> **Task instructions**:
In the material below, the lines containing the word "part" are required; copy each of them.

(Extracted data entries)
▶
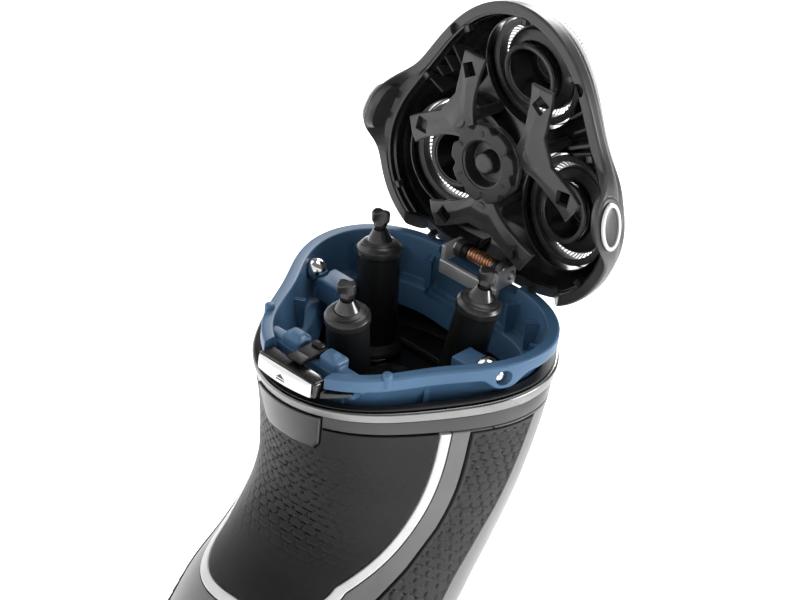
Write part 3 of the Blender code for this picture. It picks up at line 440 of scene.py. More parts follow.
# ---------------------------------------------------------------- handle surface
def station(distance):
    """Spine place, lean and half sizes at distances, read as a smooth curve."""
    distance = np.asarray(distance, float)
    k = np.clip(np.searchsorted(STATIONS[:, 0], distance, side="left") - 1, 0, len(STATIONS) - 2)
    first, second = STATIONS[k], STATIONS[k + 1]
    before = STATIONS[np.maximum(k - 1, 0)]
    after = STATIONS[np.minimum(k + 2, len(STATIONS) - 1)]
    span = second[..., :1] - first[..., :1]
    t = (distance[..., None] - first[..., :1]) / span
    slope_in = (second - before) / (second[..., :1] - before[..., :1])
    slope_out = (after - first) / (after[..., :1] - first[..., :1])
    return ((2 * t**3 - 3 * t**2 + 1) * first + (t**3 - 2 * t**2 + t) * span * slope_in
            + (3 * t**2 - 2 * t**3) * second + (t**3 - t**2) * span * slope_out)


def skin(distance, angle, offset=0.0):
    """Handle surface points; angle is in degrees from the front, towards the right."""
    distance, angle, offset = np.broadcast_arrays(distance, angle, offset)
    row = station(distance)
    y, z, lean, width, depth, bulge = (row[..., k] for k in range(1, 7))
    turn, lean = np.radians(angle), np.radians(lean)
    swell = 1.0 + bulge * np.cos(3.0 * turn)
    across = (width * swell + offset) * np.sin(turn)
    back = -(depth * swell + offset) * np.cos(turn)
    return np.stack((across, y + back * np.cos(lean), z + back * np.sin(lean)), -1)


def arc_scale(distance):
    """Millimetres round the surface for each degree of angle."""
    row = station(distance)
    return (row[..., 4] + row[..., 5]) / 2.0 * pi / 180.0


def panel_half_width(distance):
    """Half the front panel's width round the surface."""
    return 29.4 - 2.06 * (distance / 10.0) - 0.22 * (distance / 10.0) ** 2


def panel_edge(part, spread, top=PANEL_TOP):
    """Distance and angle on the front panel's U-shaped edge, widened by spread."""
    part = np.asarray(part, float)
    side = np.where(part < 0.5, -1.0, 1.0)
    along = 1.0 - np.abs(2.0 * part - 1.0)
    turn = np.clip((along - PANEL_STRAIGHT) / (1.0 - PANEL_STRAIGHT), 0.0, 1.0) * pi / 2
    high = top + (PANEL_BEND - top) * np.minimum(along, PANEL_STRAIGHT) / PANEL_STRAIGHT
    low = PANEL_BEND + (PANEL_END + spread - PANEL_BEND) * np.sin(turn)
    distance = np.where(along < PANEL_STRAIGHT, high, low)
    bend = np.where(along < PANEL_STRAIGHT, 1.0, np.maximum(np.cos(turn), 0.0) ** PANEL_SQUARE)
    edge = panel_half_width(np.minimum(distance, PANEL_BEND)) + spread
    return distance, side * bend * edge / arc_scale(distance)


def edge_roll(gap, radius):
    """How far a rounded edge drops at a distance from the border."""
    t = np.clip(1.0 - gap / max(radius, 0.001), 0.0, 1.0)
    return radius * (1.0 - np.sqrt(1.0 - t**2))


def fine_steps(count, roll):
    """Values from 0 to 1 with extra ones near both ends, for rounded edges."""
    ends = np.array((0.0, 0.12, 0.3, 0.6, 1.0)) * roll
    return np.concatenate((ends, np.linspace(roll, 1.0 - roll, count)[1:-1], 1.0 - ends[::-1]))


# ---------------------------------------------------------------- outlines
def outline(shape, inset, angle):
    """Flat points of a rounded triangle with a corner at the front."""
    centre, radius, corner, long = shape
    turn = np.radians(angle)
    reach = radius + corner * np.cos(3.0 * turn) + long * np.cos(2.0 * turn) - inset
    return reach * np.sin(turn), centre - reach * np.cos(turn)


def outline_ring(shape, inset, height, count=180):
    """A closed ring of a rounded triangle; inset and height may vary round it."""
    angle = np.linspace(-180.0, 180.0, count, endpoint=False)
    x, y = outline(shape, inset, angle)
    return np.stack((x, y, np.broadcast_to(height, x.shape)), -1)


def deck_xy(angle, radius, centre=0.0):
    """A point on a circle about the chamber axis; angle is from +X."""
    return radius * cos(radians(angle)), centre + radius * sin(radians(angle))


# ---------------------------------------------------------------- finishes
def fill(node, values):
    """Set a node's sockets by name."""
    for name, value in values.items():
        node.inputs[name].default_value = value


def add_noise(nodes, links, vector, scale, detail):
    """A noise texture fed by a vector."""
    noise = nodes.new("ShaderNodeTexNoise")
    fill(noise, {"Scale": scale, "Detail": detail})
    links.new(vector, noise.inputs["Vector"])
    return noise.outputs["Fac"]


def finish(name, dark, light, rough, metallic=0.0, grain=2500.0, bump=0.05, stretch=(1, 1, 1),
           spread=0.05, coat=0.0, patch=90.0, shine=0.5):
    """A finish whose colour, roughness and surface all vary a little over the piece."""
    made = bpy.data.materials.new(name)
    made.use_nodes = True
    nodes, links = made.node_tree.nodes, made.node_tree.links
    shader = nodes["Principled BSDF"]
    fill(shader, {"Metallic": metallic, "Specular IOR Level": shine, "Coat Weight": coat,
                  "Coat Roughness": COAT_ROUGHNESS})
    place = nodes.new("ShaderNodeTexCoord")
    warp = nodes.new("ShaderNodeMapping")
    fill(warp, {"Scale": stretch})
    links.new(place.outputs["Object"], warp.inputs["Vector"])
    cloud = add_noise(nodes, links, warp.outputs["Vector"], patch, 3.0)
    fine = add_noise(nodes, links, warp.outputs["Vector"], grain, 2.0)
    tint = nodes.new("ShaderNodeValToRGB")
    for stop, spot, colour in zip(tint.color_ramp.elements, (NOISE_LOW, NOISE_HIGH), (dark, light)):
        stop.position = spot
        stop.color = (*colour, 1.0)
    links.new(cloud, tint.inputs["Fac"])
    links.new(tint.outputs["Color"], shader.inputs["Base Color"])
    gloss = nodes.new("ShaderNodeMapRange")
    fill(gloss, {"From Min": NOISE_LOW, "From Max": NOISE_HIGH, "To Min": max(rough - spread, 0.03),
                 "To Max": rough + spread})
    links.new(cloud, gloss.inputs["Value"])
    links.new(gloss.outputs["Result"], shader.inputs["Roughness"])
    lift = nodes.new("ShaderNodeBump")
    fill(lift, {"Strength": bump, "Distance": BUMP_DEPTH})
    links.new(fine, lift.inputs["Height"])
    links.new(lift.outputs["Normal"], shader.inputs["Normal"])
    return made


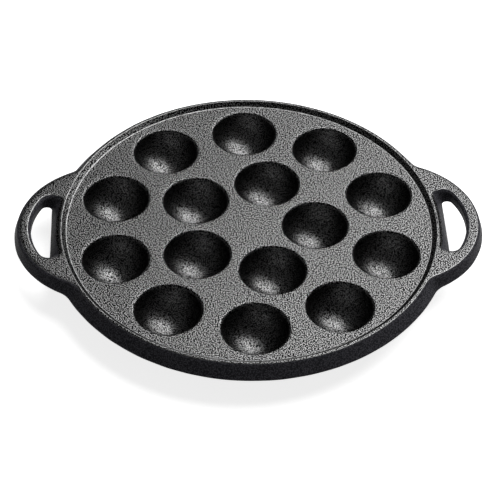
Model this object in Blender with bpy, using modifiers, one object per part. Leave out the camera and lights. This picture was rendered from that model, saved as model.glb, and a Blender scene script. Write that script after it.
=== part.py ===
"""Round cast iron escargot pan with fifteen snail wells, a low rim and two loop handles.

The pan is one sand casting. A thin plate carries ten wells on an outer ring and five on an inner one,
each a half ball that bulges out below. Round the plate runs a low rim with a short side wall that
flares outwards, and the rim's flat top runs on into the two loop handles, which have D-shaped holes.
Metres, +Z up, +X through the right handle. The origin lies under the pan's middle, on the table.
"""

from math import acos, asin, atan2, cos, pi, radians, sin, sqrt

import bmesh
import bpy

# Wells
WELL_RADIUS = 0.0200
WELL_DEPTH = 0.0200
WELL_LIP_ROUNDING = 0.0008
OUTER_RING_RADIUS = 0.0846
OUTER_RING_COUNT = 10
INNER_RING_RADIUS = 0.0396
INNER_RING_COUNT = 5

# Underside of the wells, whose flat bottoms are the feet
WELL_WALL = 0.0026
FOOT_RADIUS = 0.0055

# Plate, rim and side wall
PLATE_THICKNESS = 0.0040
PLATE_RADIUS = 0.1103
RIM_HEIGHT = 0.0026
RIM_SLOPE_WIDTH = 0.0025
RIM_CREST_WIDTH = 0.0020
RIM_INNER_ROUNDING = 0.0004
SIDE_HEIGHT = 0.0085
SIDE_SPREAD = 0.0062
SIDE_WALL = 0.0046
TOP_EDGE_ROUNDING = 0.0012
BOTTOM_EDGE_ROUNDING = 0.0018

# Loop handles at the rim's top. The reach is how far a handle's tip stands out past the rim's crest
HANDLE_RADIUS = 0.0524
HANDLE_REACH = 0.0244
HANDLE_ROOT_FILLET = 0.0125

# How far in over the loop's top its rounded edges begin, both outside and round the hole
HANDLE_EDGE_WIDTH = 0.0031

# What the handle's sizes gain or lose on the way down to the side wall's foot
HANDLE_RADIUS_GAIN = 0.0038
HANDLE_REACH_LOSS = 0.0044
HANDLE_FILLET_GAIN = 0.0031

# Handle holes: the loop that stays outside them, and their ends at the top and at the foot
LOOP_WIDTH = 0.0082
LOOP_WIDTH_GAIN = 0.0012
HOLE_END_MARGIN = 0.0015
HOLE_INNER_CORNER = 0.0040
HOLE_OUTER_CORNER = 0.0064
HOLE_FOOT_STEP = 0.0044
HOLE_FOOT_CORNER = 0.0035

# How far a cutter runs past the face that it opens
OVERRUN = 0.0010

# Turn between the first half and the second half of a hole's round end, which share no point
HOLE_END_TURN = radians(4)

# Facets
WELL_SEGMENTS = 24
WELL_RINGS = 5
BULGE_SEGMENTS = 16
BULGE_RINGS = 4
PLATE_SEGMENTS = 80

PLATE_TOP = WELL_DEPTH + WELL_WALL
PLATE_UNDERSIDE = PLATE_TOP - PLATE_THICKNESS
RIM_TOP = PLATE_TOP + RIM_HEIGHT
SIDE_BOTTOM = RIM_TOP - SIDE_HEIGHT
CREST_INNER_RADIUS = PLATE_RADIUS + RIM_SLOPE_WIDTH
CREST_OUTER_RADIUS = CREST_INNER_RADIUS + RIM_CREST_WIDTH
HOLE_HALF_LENGTH = HANDLE_REACH + HOLE_END_MARGIN


def clear_scene():
    for old in list(bpy.data.objects):
        bpy.data.objects.remove(old, do_unlink=True)


def new_collection(name):
    collection = bpy.data.collections.new(name)
    bpy.context.scene.collection.children.link(collection)
    return collection


def cast_iron():
    material = bpy.data.materials.new("black_cast_iron")
    material.use_nodes = True
    shader = material.node_tree.nodes["Principled BSDF"]
    shader.inputs["Base Color"].default_value = (0.040, 0.039, 0.042, 1.0)
    shader.inputs["Roughness"].default_value = 0.55
    shader.inputs["Metallic"].default_value = 0.35
    return material


def arc(centre, radius, start, end, steps):
    """Points on an arc in the plan, both ends included, from the start angle to the end angle."""
    angles = [start + (end - start) * i / steps for i in range(steps + 1)]
    return [(centre[0] + radius * cos(a), centre[1] + radius * sin(a)) for a in angles]


def edge_rounding(radius, steps):
    """Pairs of (distance from the face, distance from the wall) round a convex edge, from the face on."""
    angles = [0.5 * pi * i / steps for i in range(steps + 1)]
    return [(radius * (1 - cos(a)), radius * (1 - sin(a))) for a in angles]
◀
> **Problem solution**:
Write part 3 of the Blender code for this picture. It picks up at line 440 of scene.py. More parts follow.
def panel_edge(part, spread, top=PANEL_TOP):
    part = np.asarray(part, float)
    side = np.where(part < 0.5, -1.0, 1.0)
    along = 1.0 - np.abs(2.0 * part - 1.0)
Model this object in Blender with bpy, using modifiers, one object per part. Leave out the camera and lights. This picture was rendered from that model, saved as model.glb, and a Blender scene script. Write that script after it.
=== part.py ===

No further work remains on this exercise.